Former Securities and Exchange Commission chief Mary Schapiro thinks the SEC could be doing more to push companies to disclose their climate change risks.
Following the release of the SEC’s 2010 interpretive guidance on climate change disclosures, the commission “aggressively commented on [corporate] filings for several years,” says Schapiro, who was SEC chair from 2009 through 2012.
“I think the agency has done less commenting on registrants’ filings in the last several years,” Schapiro, now a vice chair of the Sustainability Accounting Standards Board, said in a recent interview. (For a detailed look at SASB and the changing nature of environmental, social, and governance disclosure see the upcoming June issue of CFO.)

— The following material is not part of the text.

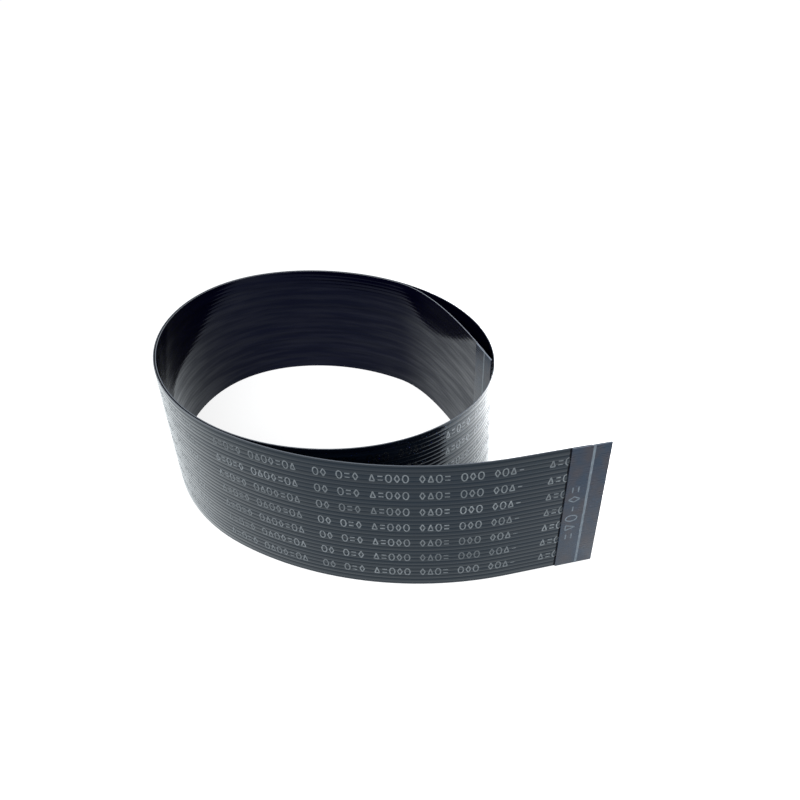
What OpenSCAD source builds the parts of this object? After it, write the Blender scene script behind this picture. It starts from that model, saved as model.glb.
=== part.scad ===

The current commissioners could focus on climate change by moving forcefully to comment on the adequacy of environmental disclosures in 10-Ks “without the SEC having to write any new requirements, interpretations, or guidances,” she says.
The requirements for material disclosure in financial statements, including rules mandating reporting of material information regarding climate change, “already exist, and through the comment process, the SEC could be encouraging more complete disclosure,” according to Schapiro, who also serves as member of the G20 task force on climate-related disclosures.
Citing existing federal securities laws, the 2010 SEC interpretation states that “information is material if there is a substantial likelihood that a reasonable investor would consider it important in deciding how to vote or make an investment decision, or, put another way, if the information would alter the total mix of available information.”
The interpretation says that if a company’s environmental compliance and legal costs are material, they should be disclosed in the Management’s Disclosure and Analysis and Risk Factors sections of 10-Ks.
To be sure, times have changed since 2010 regarding governmental sustainability policies. For example, “cap and trade” legislation regarding carbon emissions was being discussed seven years ago, and the Environmental Protection Agency comes across in the SEC interpretation as a significant regulator for corporations to consider when they report on climate change risk in their financials. By contrast, Scientific American reported this week that the EPA has begun removing references to climate change from its website.
To what extent will the Trump administration’s policy toward climate change derail efforts by SASB and other organizations to push companies to disclose more environmental information about climate change in their financials?
Schapiro says she isn’t sure that the administration’s changes in environmental regulatory policy will have much of an effect because investors are increasingly demanding information about sustainability. An indication of that is companies’ expression of “fatigue with having to fill out hundreds and hundreds of questions on questionnaires from investors asking for this information,” she notes.
“I think there are market forces at work here, and I think the market will continue to drive the developments in this area” regardless of the political environment, Schapiro says.